Later in the session, trade balance data will be released, which will be used to calculate Q2 HDP, so better results might spur some dollar buying and vice versa. The greenback is sensitive to important US data as investors are placing bets on whether the Fed will raise rates at September's meeting, or if the liftoff will be delayed till December.
Wednesday's FOMC minutes might offer further insight into the monetary policy and will be closely watched as the FOMC statement released at June's meeting was rather dovish.
Moreover, the dot plot suggested that most of the governors expect only one rate hike this year, which leaves the September meeting out of play, and the chart also revealed a slower pace of the hiking process in 2016 than previously anticipated.
After the June meeting, Goldman Sachs moved their forecast for the first rate hike from September to December, which indicates that one of the biggest investment banks is not so optimistic, although the bank is bearish on the EUR/USD pair and expects a further downside in the second half of 2015.
On the other hand, the single currency is facing its own problems, with Grexit being more probable every day, but its not fully discounted by markets and therefore not fully priced in. The 2-year Greek bond is trading at a 50% yield, according to the latest over-the-counter quotes, with the 10-year bond seen around 18%.
The European Central Bank did not raise the ELA cap for Greek banks, it instead raised the haircut on collateral repoed into the ECB for the facility usage. This effectively worsened the situation, as Greek banks are currently dependent on ECB funding as continued deposit outflows are intact.

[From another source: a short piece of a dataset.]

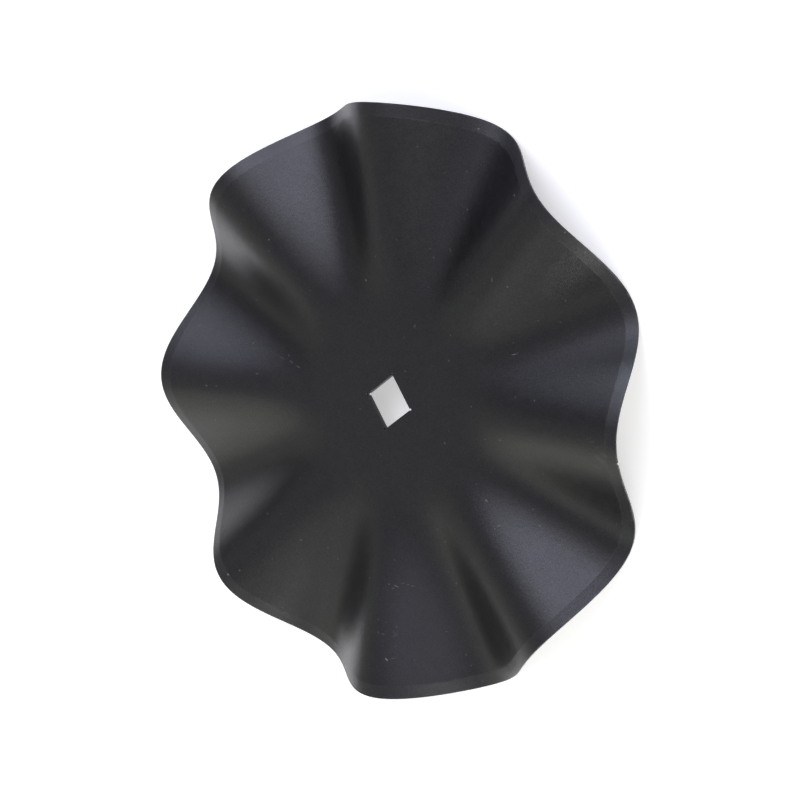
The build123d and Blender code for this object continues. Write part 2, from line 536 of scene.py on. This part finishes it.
# Soft boxes, all at one distance from the blade: the name, the angle down from +Z and the
# turn from +X in degrees, the width and height, the radiance and the tint
LAMP_DISTANCE = 2.0
SOFT_BOXES = (
    ("key", 43, 54, (2.0, 0.95), 3.27, (0.82, 0.825, 1.0)),
    ("top", 20, 60, (0.9, 0.9), 0.61, (0.97, 1.0, 0.98)),
    ("over_right", 18, 335, (0.6, 0.5), 0.80, (0.86, 0.84, 1.0)),
    ("front", 66, 285, (1.4, 0.7), 4.9, (1.0, 0.96, 0.96)),
    ("low_right", 81, 302, (1.3, 0.5), 11.6, (1.0, 1.0, 0.97)),
    ("low_front", 81, 255, (1.6, 0.5), 12.8, (0.98, 1.0, 0.87)),
    ("low_left", 81, 194, (1.5, 0.5), 0.80, (1.0, 1.0, 0.86)),
    ("rim", 82, 77, (0.9, 0.45), 19.0, (0.78, 0.84, 1.0)),
    ("left", 46, 216, (1.3, 0.8), 0.50, (0.94, 1.0, 0.8)),
    ("back_left", 64, 192, (1.2, 0.7), 0.74, (0.99, 1.0, 0.87)),
    ("back", 64, 158, (1.0, 0.7), 0.40, (0.95, 1.0, 0.8)),
    ("far", 40, 160, (1.2, 0.9), 0.09, (0.9, 0.96, 1.0)),
    ("far_right", 66, 92, (0.9, 0.7), 0.98, (0.86, 0.89, 1.0)),
)

# Axes of the camera, its place from the middle of the blade along them, in blade radii, and
# its lens and sensor in millimetres
CAMERA_RIGHT = (0.61867, -0.43642, -0.65329)
CAMERA_UP = (0.48155, 0.86766, -0.12360)
CAMERA_BACK = (0.62078, -0.23812, 0.74695)
CAMERA_PLACE = (0.0328, 0.00595, 8.01865)
LENS = 107.82
SENSOR = 36.0


def aim(direction, up):
    """Rotation that looks along -direction with up at the top of the view."""
    back = Vector(direction).normalized()
    right = Vector(up).cross(back).normalized()
    return Matrix((right, back.cross(right), back)).transposed().to_4x4()


def add_soft_box(name, polar, azimuth, size, radiance, tint):
    """Flat lamp that faces the blade, with a radiance that doesn't depend on its size."""
    lamp = bpy.data.lights.new(name, "AREA")
    lamp.shape = "RECTANGLE"
    lamp.size, lamp.size_y = size
    lamp.energy = radiance * np.pi * size[0] * size[1]
    lamp.color = tint
    box = bpy.data.objects.new(name, lamp)
    polar, azimuth = radians(polar), radians(azimuth)
    where = Vector((np.sin(polar) * np.cos(azimuth), np.sin(polar) * np.sin(azimuth), np.cos(polar)))
    box.matrix_world = Matrix.Translation(where * LAMP_DISTANCE) @ aim(where, (0, 0, 1))
    bpy.context.scene.collection.objects.link(box)


def add_floor():
    """Large flat floor just below the lowest point of the blade."""
    height = cad_box[0].z - FLOOR_GAP
    sides = ((-1, -1), (1, -1), (1, 1), (-1, 1))
    corners = [(x * FLOOR_REACH, y * FLOOR_REACH, height) for x, y in sides]
    mesh = bpy.data.meshes.new("studio_floor")
    mesh.from_pydata(corners, [], [(0, 1, 2, 3)])
    mesh.update()
    floor = bpy.data.objects.new("studio_floor", mesh)
    floor.data.materials.append(floor_material())
    bpy.context.scene.collection.objects.link(floor)


def add_world():
    """Soft grey light, brightest along the horizon and almost dark a little above it."""
    world = bpy.data.worlds.new("studio")
    nodes = Nodes(world)
    direction = nodes.add("TexCoord").outputs["Generated"]
    height = nodes.add("SeparateXYZ", {0: direction}).outputs[2]
    sky = nodes.add("ValToRGB", {0: height})
    stops = sky.color_ramp.elements
    for place, level in SKY_LEVELS[1:-1]:
        stops.new(place)
    for stop, (place, level) in zip(stops, SKY_LEVELS):
        stop.position = place
        stop.color = (*(level * channel for channel in SKY_TINT), 1.0)
    glow = nodes.add("Background", {"Color": sky.outputs[0], "Strength": SKY_STRENGTH})
    nodes.add("OutputWorld", {"Surface": glow.outputs[0]})
    bpy.context.scene.world = world


def add_camera():
    """The camera of the photograph."""
    right, up, back = Vector(CAMERA_RIGHT), Vector(CAMERA_UP), Vector(CAMERA_BACK)
    along_right, along_up, along_back = CAMERA_PLACE
    place = RIM_RADIUS * (right * along_right + up * along_up + back * along_back)
    data = bpy.data.cameras.new("camera")
    data.sensor_width = SENSOR
    data.lens = LENS
    camera = bpy.data.objects.new("camera", data)
    camera.matrix_world = Matrix.Translation(place) @ aim(back, up)
    bpy.context.scene.collection.objects.link(camera)
    bpy.context.scene.camera = camera


blade = build_blade()
blade.data.materials.append(paint_material())
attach(blade, "root")
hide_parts("disc_blade")

add_floor()
add_world()
add_camera()
for soft_box in SOFT_BOXES:
    add_soft_box(*soft_box)
bpy.context.scene.view_settings.view_transform = "Standard"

"Our base-case scenario is still that Greece and the rest of the Eurozone will eventually manage to find a compromise. A compromise based on the negotiations right before Tsipras announced the referendum, which could eventually even include some kind of debt relief at the end of successful structural reforms. However, the biggest hurdle to such a compromise is the bad blood spilled on Brussels’ carpets over the last five months," Carsten Brzeski at ING-DiBa thinks.